2. Get to know the people around you.

Building off the previous recommendation, figure out what makes your friends and classmates "nerd out." Ask people about themselves. Find what makes them them and establish common ground in your nerdiness. Learn a foreign language so that the number of people with whom you can connect multiples exponentially. Find the people who love you for who you are and who inspire you to be a better you. You cannot imagine how happy it makes me when you all share with me stories of how your parent went to China on business. Or how you have a Chinese neighbor who taught you a couple phrases and invites you to celebrate the Chinese New Year. Or the fact that part of your family heritage is rooted in China, or East Asia, or truly anywhere in the world. This sharing is the fiber that strengthens our community.
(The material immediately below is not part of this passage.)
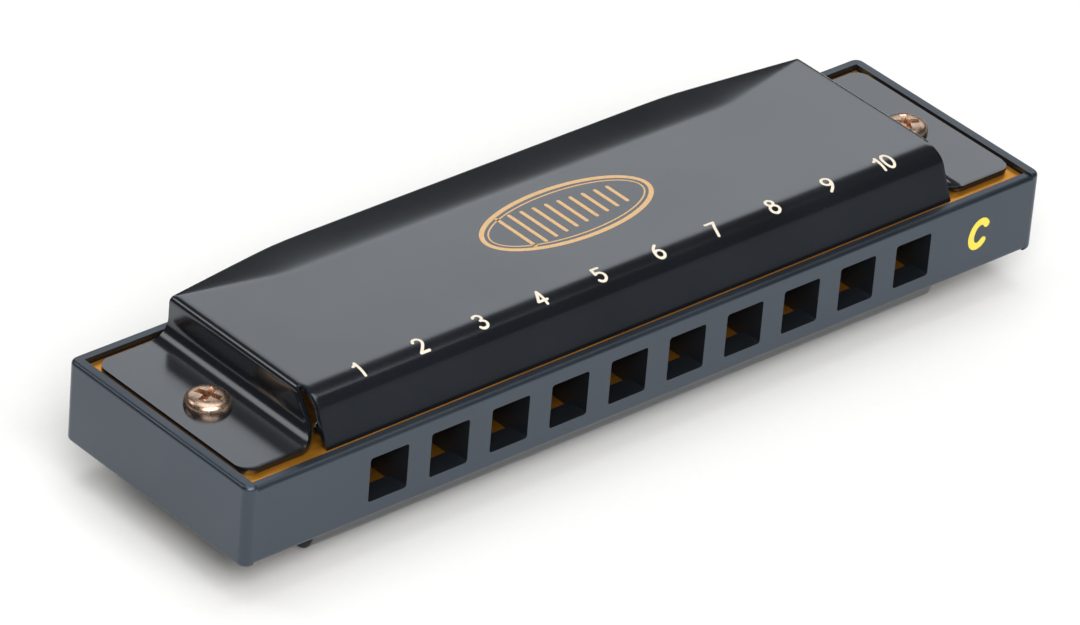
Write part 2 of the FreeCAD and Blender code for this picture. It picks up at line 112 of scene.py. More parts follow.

This is what nourishes our bonds and this is what helps us tell our collective story. Draw strength from our similarities and embrace and learn from our differences.

3. Follow your heart.

Ultimately, what has helped me become, well, me was being comfortable with the fact that I was following my heart in terms of my interests and passions. No, I was not one of the "cool kids" in high school, picking up a second language for my course load. Sure, I had twinges of jealously listening to my friend stress about "Clown Class," but I did love my Chinese classes. No, it was not easy to have limited access to family while adhering to a "Chinese only" language pledge from 12 hours in the future. And, for better or for worse, teaching is not necessarily the career to choose if you want to buy private yachts or fly off to secluded, pristine Caribbean islands for a weekend. But ultimately, I am happy with my choices. I am happy with me. And I hope you all find what makes you happy to be you.